The Magens Bay Authority has been courted by some government officials and members of the private sector to be the managing agency from the time that recent government ownership of Lindqvist was imagined because of the way it has handled the 68-acre Magens Bay park on the island's north side.
But agreeing in theory to manage the 21-acre site on the East End is only the first step in what will be a costly and lengthy process, those involved said Friday.
"We have to hit the ground running,"said Katina Coulianos, Magens Bay Authority board member. Given the current state of the property littered and crime ridden it is unwise to let it languish for very long, she said.
"We'll need lots of funding," said Aubrey Nelthropp, authority board chairman.
Sen. Patrick Louis Hill is preparing a bill that will include a $1.5 million appropriation that he believes will prove enough to get the infrastructure completed. Hill said Friday that once the necessary infrastructure is in place, he thinks the park could be self-sufficient within a year.
Along with money, Nelthropp said, the authority will need to have a deed much like the one that Magens Bay Authority holds in perpetuity for the people of the Virgin Islands.
Bill Jowers, who has managed Magens Bay for 26 years, expressed similar sentiments.
"Deed, rules, regulations all have to be in place," Jowers said in a phone interview Friday, noting that the government will also have to hire planners, engineers, and botanists. "It's a beautiful place," he said, reminiscing about playing at Lindqvist beach as a child. "It needs real TLC, and then it needs upkeep."
James O'Bryan Jr., who attended Friday's board meeting, was not as confident as Hill that $1.5 million would be enough to establish the necessary infrastructure.

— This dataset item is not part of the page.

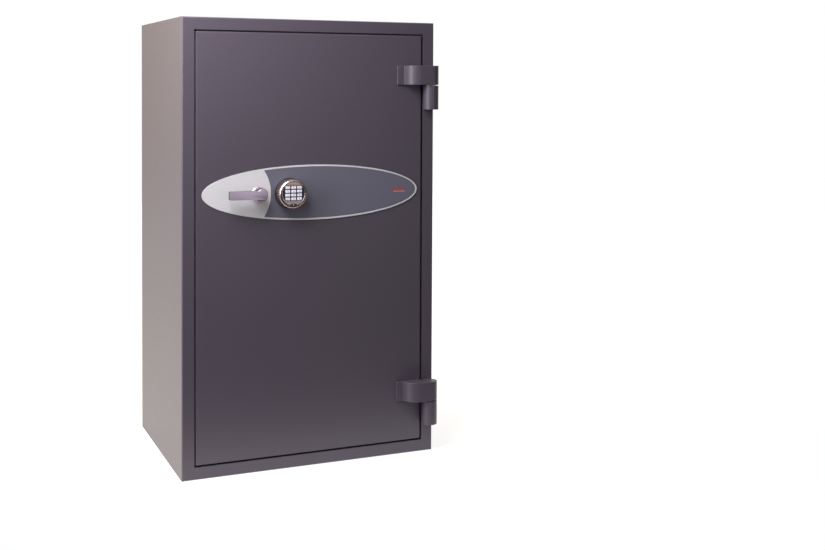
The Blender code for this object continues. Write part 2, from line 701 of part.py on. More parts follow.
TOOTH_PITCH = math.pi * MODULE
LARGE_RADIUS = MODULE * LARGE_TEETH / 2
SMALL_RADIUS = MODULE * SMALL_TEETH / 2
ADDENDUM = MODULE
DEDENDUM = 1.25 * MODULE
SIDE_BAR_X = (-0.2047, -0.1967)
TOP_BAR_Z = (1.085, 1.093)
BOTTOM_BAR_Z = (0.127, 0.135)
RACK_BODY = 0.013           # from a small rack's pitch line to its back
LARGE_RACK_TOP = 0.013
BAR_Y = (BOLT_Y - BAR_HALF, BOLT_Y + BAR_HALF)
BOLT_CHAMFER = 0.002
SIDE_BOLT_TIP = -0.259
TOP_BOLT_TIP = 1.1295
BOTTOM_BOLT_TIP = 0.0905
TAB_RIGHT = -0.0875
TAB_Z = (0.735, 0.743)


def involute(angle):
    return math.tan(angle) - angle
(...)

"With the cost of construction going up every day, that $1.5 million might be enough to complete the security phase," O'Bryan said. But he expressed doubt that it would provide enough to build rest rooms and a concession stand, and repair the roads.
Magens Bay has an annual budget — much going to salaries — of about $1.3 million. It supports itself through entrance fees and the taxi, food and retail concessions.
For years the Legislature appropriated funds for the park; for years it never allocated the money.
Over the years the process of getting money to buy simple things like toilet paper was so difficult that the board decided to start its own fund, Coulianos said. Eventually that fund grew large enough to sustain the park without government contributions.
As for Lindqvist, right now there is nothing official in place, not even a written letter from the governor asking the authority to manage Lindqvist.
What will it take? "Everything that Magens Bay has, Lindqvist will need to have only smaller," Jower said. That would include a gate house, bath house, concession and security.
"It's ours," Jowers said, referring to the government, "but what the heck are we going to do with it?"